Cette année, il aura vécu pour la première fois des procès pour des actions ou des propos tenus lors de manifestations. D’abord en février pour entrave à la circulation lors d’une action de désobéissance civile face à des camions de chantier. Il a été relaxé. Et maintenant pour avoir refusé de donner mes empreintes, avoir cité le nom et la commune de résidence du directeur territorial de TELT, la société chargée de la construction de la liaison ferroviaire, et enfin pour avoir déclaré « Il faut saboter la TAV » (TAV signifie TGV en italien) lors d’une manifestation en 2024. L’occasion de revenir avec lui sur les conséquences de ce chantier sur l’environnement et sur les pressions exercées sur les opposants au projet.
Où en est le chantier du Lyon-Turin ?
Philippe Delhomme : C’est encore la phase des travaux préparatoires, notamment la préparation de cinq plateformes de chantier, à chaque bout du tunnel, ainsi que trois ou quatre zones de chantiers intermédiaires, qui sont des descenderies ou galeries de reconnaissance.
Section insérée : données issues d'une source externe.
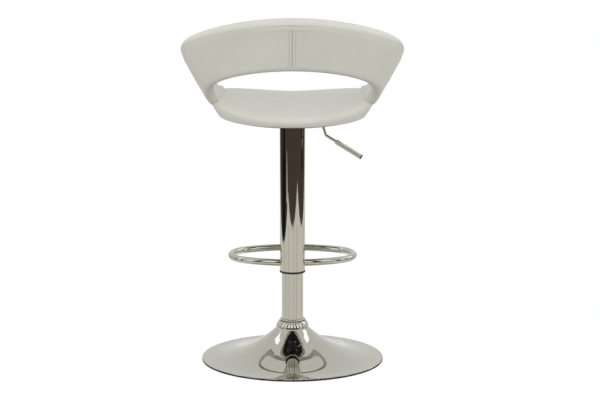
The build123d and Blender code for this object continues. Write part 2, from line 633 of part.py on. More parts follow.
def make_seat():
    board = disc(BOARD_RADIUS, board_z, board_top)
    for x, y in grid(BOLT_SPACING_X, BOLT_SPACING_Y):
        board -= Pos(x, y, 0) * disc(T_NUT_RADIUS + SEAT_GAP, board_z, board_top)
    nodes["seat_board"] = board

    cover = disc(BOARD_RADIUS - SLIDE_GAP, board_z - UNDER_COVER_THICK, board_z)
    cover -= Pos(0, 0, board_z - UNDER_COVER_THICK) * Box(
        MOUNT_PLATE_LENGTH + 2 * PLATE_CLEARANCE,
        MOUNT_PLATE_WIDTH + 2 * PLATE_CLEARANCE,
        UNDER_COVER_THICK,
        align=(Align.CENTER, Align.CENTER, Align.MIN),
    )
    nodes["under_cover"] = cover

    cushion = cushion_form(0)
    cushion -= disc(BOARD_RADIUS + SOFT_GAP, cushion_z, board_top + SEAT_GAP)
    for x, y in grid(BOLT_SPACING_X, BOLT_SPACING_Y):
        nut_space = disc(T_NUT_FLANGE_RADIUS + SOFT_GAP, board_top, board_top + 2 * T_NUT_FLANGE_THICK)
        cushion -= Pos(x, y, 0) * nut_space
    for side in (-1, 1):
        cushion -= bracket_form(side, SOFT_GAP)
    nodes["seat_cushion"] = cushion


# ------------------------------------------------------------------------- back
def back_line(turn):
    """Foot line of the band: turn runs from 0 at the rear to 1 at the arm's end.

    Gives the place and the heading, which is 0 at the rear and a right angle at the side.
    """
    if turn <= 0.5:
        angle = turn * math.pi
        depth = BACK_REAR_DEPTH
        along = (BACK_FOOT_HALF_WIDTH * math.cos(angle), depth * math.sin(angle))
        place = (BACK_FOOT_HALF_WIDTH * math.sin(angle), BACK_CENTRE_Y - depth * math.cos(angle))
    else:
        angle = (2 * turn - 1) * math.asin(BACK_ARM_LENGTH / BACK_FRONT_DEPTH)
        depth = BACK_FRONT_DEPTH
        along = (-BACK_FOOT_HALF_WIDTH * math.sin(angle), depth * math.cos(angle))
        place = (BACK_FOOT_HALF_WIDTH * math.cos(angle), BACK_CENTRE_Y + depth * math.sin(angle))
    return *place, math.atan2(along[1], along[0])


def side_share(heading):
    """0 at the rear, rising smoothly to 1 where the band runs straight forwards."""
    return math.sin(heading) ** 2


def back_lean(heading):
    """The band leans out a little at the rear and most at the sides."""
    return math.radians(BACK_REAR_LEAN + (BACK_SIDE_LEAN - BACK_REAR_LEAN) * side_share(heading))


def back_edges(y):
    """Heights of the band's lower and upper edges at a distance forwards.

    The upper edge falls ever more steeply, then levels off along the arm. The
    lower edge is an arch that runs out softly along the seat.
    """
    run = y - (BACK_CENTRE_Y - BACK_REAR_DEPTH)
    whole_run = BACK_REAR_DEPTH + BACK_ARM_LENGTH
    steeper = (BACK_END_FALL - BACK_REAR_FALL) / (2 * whole_run)
    falling = BACK_HEIGHT - BACK_REAR_FALL * run - steeper * run ** 2
    above = falling - BACK_ARM_HEIGHT
    upper = BACK_ARM_HEIGHT + (above + math.hypot(above, BACK_ARM_SOFTNESS)) / 2

    def softened(share):
        return (share + math.hypot(share, BACK_LANDING_SOFTNESS)) / 2

    share = (BACK_CENTRE_Y - BACK_LANDING - y) / (BACK_REAR_DEPTH - BACK_LANDING)
    lower = BACK_ARCH_HEIGHT * (softened(share) / softened(1.0)) ** BACK_ARCH_POWER
    return back_foot_z + lower, back_foot_z + upper


def back_bow(y, share):
    """How far the middle of the section at a distance forwards bows out of its chord."""
    lower, upper = back_edges(y)
    fullest = BACK_REAR_BOW + (BACK_SIDE_BOW - BACK_REAR_BOW) * share
    return fullest * min((upper - lower) / BACK_BOW_HEIGHT, 1.0) ** 2


def bowed_bar(half_height, half_depth, bow, whole_half_height):
    """A section with round ends and two faces on the parabola of the whole band's bow."""
    end = half_height - half_depth
    end_bow = bow * (1 - (end / whole_half_height) ** 2)
    tip_bow = bow * (1 - (half_height / whole_half_height) ** 2)
    outer = ThreePointArc((-end, end_bow + half_depth), (0, bow + half_depth), (end, end_bow + half_depth))
    upper = ThreePointArc((end, end_bow + half_depth), (half_height, tip_bow), (end, end_bow - half_depth))
    inner = ThreePointArc((end, end_bow - half_depth), (0, bow - half_depth), (-end, end_bow - half_depth))
    lower = ThreePointArc((-end, end_bow - half_depth), (-half_height, tip_bow), (-end, end_bow + half_depth))
    return make_face([outer, upper, inner, lower])


def back_form(thick, arm_thick, margin, shorter):
    """A band lofted through bowed sections; margin is left free above and below."""
    end_angle = math.asin(BACK_ARM_LENGTH / BACK_FRONT_DEPTH)
    last = 0.5 + 0.5 * math.asin((BACK_ARM_LENGTH - shorter) / BACK_FRONT_DEPTH) / end_angle
    turns = [0.5 * i / BACK_STATIONS for i in range(BACK_STATIONS)]
    turns += [0.5 + (last - 0.5) * i / BACK_STATIONS for i in range(BACK_STATIONS + 1)]
    turns = [-turn for turn in reversed(turns[1:])] + turns
    sections = []
    for turn in turns:
        x, y, heading = back_line(abs(turn))
        side = 1 if turn >= 0 else -1
        lean = back_lean(heading)
        lower, upper = back_edges(y)
        middle = (lower + upper) / 2
        whole_height = (upper - lower) / math.cos(lean)
        height = whole_height - 2 * margin
        share = side_share(heading)
        depth = min(thick + (arm_thick - thick) * share, BACK_FLATTEST * height)
        along = Vector(math.cos(heading), side * math.sin(heading), 0)
        outward = Vector(side * math.sin(heading), -math.cos(heading), 0)
        upward = Vector(0, 0, 1) * math.cos(lean) + outward * math.sin(lean)
        place = Vector(side * x, y, middle) + outward * ((middle - back_foot_z) * math.tan(lean))
        plane = Plane(place, x_dir=upward, z_dir=along)
        bar = bowed_bar(height / 2, depth / 2, back_bow(y, share), whole_height / 2)
        sections.append(plane * bar)
    return loft(sections)


def screw(place, direction):
    """A wood screw with a flat round head, whose seat is at place."""
    seat = Plane(place, z_dir=direction)
    shank = seat * disc(BRACKET_SCREW_RADIUS, -BRACKET_SCREW_LENGTH, 0)
    head = seat * disc(BRACKET_SCREW_HEAD, 0, BRACKET_SCREW_HEAD_THICK)
    return shank + head


def screw_space(place, direction, gap):
    seat = Plane(place, z_dir=direction)
    shank = seat * disc(BRACKET_SCREW_RADIUS + gap, -BRACKET_SCREW_LENGTH - gap, 0)
    head = seat * disc(BRACKET_SCREW_HEAD + gap, 0, BRACKET_SCREW_HEAD_THICK + gap)
    return shank + head


def bracket_screw_places(side):
    """Where the heads sit: two on the bracket's foot and two on its upright."""
    lean = math.radians(BACK_SIDE_LEAN)
    bend_x = bracket_bend_x()
    foot_x = bend_x - BRACKET_FOOT / 2
    rise = BRACKET_RISE - 2 * BRACKET_SCREW_HEAD
    inward = Vector(-side * math.cos(lean), 0, math.sin(lean))
    upright = Vector(
        side * (bend_x + rise * math.sin(lean)),
        0,
        board_top + BRACKET_THICK / 2 + rise * math.cos(lean),
    )
    places = []
    for step in (-1, 1):
        shift = Vector(0, BRACKET_Y + step * BRACKET_SCREW_SPACING / 2, 0)
        places.append((Vector(side * foot_x, 0, board_top + BRACKET_THICK) + shift, Vector(0, 0, 1)))
        places.append((upright + inward * (BRACKET_THICK / 2) + shift, inward))
    return places


def make_back():
    panel = back_form(PANEL_THICK, PANEL_THICK, PANEL_MARGIN, PANEL_SHORTER)
    space_thick = PANEL_THICK + 2 * SOFT_GAP
    band = back_form(BACK_THICK, BACK_ARM_THICK, 0, 0)
    band -= back_form(space_thick, space_thick, PANEL_MARGIN - SOFT_GAP, PANEL_SHORTER - SOFT_GAP)
    band -= cushion_form(SOFT_GAP)
    screws = []
    for side, name in ((-1, "bracket_left"), (1, "bracket_right")):
        bracket = bracket_form(side, 0)
        band -= bracket_form(side, SOFT_GAP)
        for place, direction in bracket_screw_places(side):
            space = screw_space(place, direction, SEAT_GAP)
            bracket -= space
            panel -= space
            nodes["seat_board"] -= space
            band -= screw_space(place, direction, SOFT_GAP)
            nodes["seat_cushion"] -= screw_space(place, direction, SOFT_GAP)
            screws.append(screw(place, direction))
        nodes[name] = bracket
    nodes["bracket_screws"] = Compound(children=screws)
    nodes["back_panel"] = panel
    nodes["back_cushion"] = band


make_foot()
make_collar()
make_socket()
make_column()
make_rod()
make_cylinder()
make_sleeve()
make_footrest()
make_mechanism()
make_lever()
make_seat()
make_back()

for name, shape in nodes.items():
    export_step(shape, f"parts/{name}.step")
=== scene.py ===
import json
import math

import bpy
import numpy as np
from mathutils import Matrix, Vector


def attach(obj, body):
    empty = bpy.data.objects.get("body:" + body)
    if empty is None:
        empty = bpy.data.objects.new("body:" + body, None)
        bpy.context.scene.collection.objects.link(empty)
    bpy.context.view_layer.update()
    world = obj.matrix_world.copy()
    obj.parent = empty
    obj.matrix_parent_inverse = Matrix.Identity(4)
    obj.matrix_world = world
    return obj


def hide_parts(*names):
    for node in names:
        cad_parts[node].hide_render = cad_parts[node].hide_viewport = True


# Gas-lift swivel stool with a wrap-round back, dressed over its solid model.
# Metres. +Z is up, +Y is the sitter's front, +X is the sitter's right.

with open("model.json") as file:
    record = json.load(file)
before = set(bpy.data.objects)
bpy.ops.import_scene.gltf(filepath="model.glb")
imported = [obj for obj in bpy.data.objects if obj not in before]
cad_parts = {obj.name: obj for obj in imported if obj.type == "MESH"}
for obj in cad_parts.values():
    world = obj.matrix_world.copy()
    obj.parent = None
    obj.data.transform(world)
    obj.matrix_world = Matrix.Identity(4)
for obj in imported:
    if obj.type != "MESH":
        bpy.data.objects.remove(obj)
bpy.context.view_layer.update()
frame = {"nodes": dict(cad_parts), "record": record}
nodes = frame["nodes"]

# ------------------------------------------------------------ sizes of the upholstery
# Back band: the same lines as its solid, drawn in by the cover's fullness.
FOOT_Z = 0.600
FOOT_HALF_WIDTH = 0.1698
BAND_CENTRE_Y = -0.030
REAR_DEPTH = 0.1304
FRONT_DEPTH = 0.345
ARM_LENGTH = 0.140
REAR_THICK = 0.034
ARM_THICK = 0.026
BAND_HEIGHT = 0.2384
ARCH_HEIGHT = 0.111
REAR_FALL = 0.57
END_FALL = 1.43
ARM_HEIGHT = 0.028
ARM_SOFTNESS = 0.020
LANDING = 0.0066
LANDING_SOFTNESS = 0.05
ARCH_POWER = 0.62
REAR_LEAN = 12.9
SIDE_LEAN = 28.1
REAR_BOW = 0.001
SIDE_BOW = 0.0086
BOW_HEIGHT = 0.150
BAND_ROUNDING = 0.48          # edge radius as a share of the thickness
END_ROUND = 0.020             # length of the rounding at the arm's end
BAND_FULLNESS = 0.0025        # how far the filling swells the cover
BAND_EVENNESS = 4.0           # rows of the cloth grid over which the stiff cover bridges
BAND_COARSE = (151, 56)       # rows and columns of the grid that the cloth is worked out on
BAND_FINE = (401, 171)        # and of the one that is shown
BAND_PRESSURE = 4.0
END_TALL_SHARE = 0.35         # share of its height the band keeps at the very end of an arm
END_LEAST = 0.0004            # least square of the end's rounding, so that no ring closes up

# Seams of the band, as shares of the way round its section from the top's middle
TOP_SEAM = 0.076
LOWER_SEAM = 0.115
HEM_SEAM = 0.424
SEAM_DEPTH = 0.0017
SEAM_WIDTH = 0.0012
SEAM_REACH = 0.055            # the sewing across the band pulls less, this far from its middle
SEAM_LEAST = 0.12             # and keeps this share of its depth at the arms
CENTRE_DEPTH = 0.0028
CENTRE_WIDTH = 0.0010
CENTRE_ON_ROLL = 0.3          # share of the middle seam's depth over the padded top
TOPSTITCH_DEPTH = 0.0007
TOPSTITCH_WIDTH = 0.0009
TOPSTITCH_OFFSET = 0.0068
STITCH_LENGTH = 0.0032
STITCH_GAP = 0.0012
STITCH_FREE_ROWS = 12         # rows of the shown grid left unsewn at each arm's end
THREAD_RADIUS = 0.00035

# Where the band's grids lie closer together: half widths as shares, and how much closer
SEAM_CLEAR = 0.008
SEAM_CROWD = 3.0
CENTRE_CLEAR = 0.02
CENTRE_CROWD = 5.0
UNDERSIDE_HELD = 0.02         # share of the way round that stays put on the arch

# Seat cushion
SEAT_FOOT_Z = 0.5745
SEAT_EDGE_Z = 0.620
SEAT_FOOT_DEPTH = 0.165
SEAT_FOOT_HALF_WIDTH = 0.171
SEAT_HALF_WIDTH = 0.197
SEAT_REAR = 0.178
SEAT_FRONT = 0.192
SEAT_SQUARENESS = 3.4
SEAT_DISH = 0.014
SEAT_DISH_HALF_WIDTH = 0.165
SEAT_TOP_ROUND = 0.024
SEAT_REAR_ROUND = 0.046       # the soft roll at the sitter's back
SEAT_ROLL_SHARE = 0.78        # the most of the side's height that a roll takes
SEAT_FOOT_ROUND = 0.005
SEAT_FULLNESS = 0.003
SEAT_PRESSURE = 3.0
SEAT_COLUMNS_COARSE = 120
SEAT_COLUMNS_FINE = 300
SEAT_STEPS_FINE = 3           # rings of the shown grid to each ring of the cloth's grid
SEAT_POLE_SHARE = 0.015       # the least ring of the top, as a share of its radius
SEAT_WELL_SHARE = 0.97        # how far the last ring closes the space for the board
BOARD_SPACE_RADIUS = 0.1524
BOARD_SPACE_TOP = 0.5884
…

Or, seule la tête du tunnelier est livrée donc il ne fonctionnera pas avant cet automne. Pour l’instant, il n’y a rien de creusé de façon définitive, si ce n’est une petite portion entre deux descenderies. Mais cette question de l’avancée des travaux est une question de point de vue et d’interprétation des chiffres.
Je l’ai toujours dit : TELT manipule les chiffres pour donner l’impression que c’est irréversible, qu’on ne peut plus arrêter ce chantier. Par exemple, pendant longtemps ils refusaient de dire qu’il fallait creuser 164 kilomètres de galerie pour ce tunnel de base, parce que ça faisait beaucoup, alors ils disaient qu’ils creusaient déjà deux fois 57,5 kilomètres à creuser, soit 115 kilomètres. Aujourd’hui, pour gonfler le pourcentage, ils reprennent le nombre de 164 kilomètres et affirment que 23 % sont déjà creusés, en comptant les descenderies et galeries annexes.
Je ne lis pas les chiffres de la même façon. L’objectif de base est de créer une ligne nouvelle de 270 kilomètres de long. Si on prend ce nombre, il n’y a même pas 1 % de ligne nouvelle qui est créée donc, on peut arrêter. Les chiffres ne veulent plus rien dire. Mais il faut se demander ce que signifie ce Lyon-Turin 2 d’un point de vue économique, philosophique et écologique.
Vous parlez de Lyon-Turin 2 afin de signifier qu’une ligne existe déjà. Qu’en est-il ?
En effet, une ligne existe et fonctionne, et pourrait être utilisée pour le transit de marchandises. Mais il faudrait une véritable volonté politique sur le fret ferroviaire. Si c’était le cas, le gouvernements successifs auraient d’abord mis en œuvre des projets en plaine, ailleurs en France, avant de penser à faire un tunnel dans les Alpes. Surtout que les coûts sont énormes : le tunnel de base, qui n’est qu’un élément de toute la ligne nouvelle de 270 km, le tunnel de base coûterait 14,7 milliards actuellement, selon le vice-ministre des infrastructure italien.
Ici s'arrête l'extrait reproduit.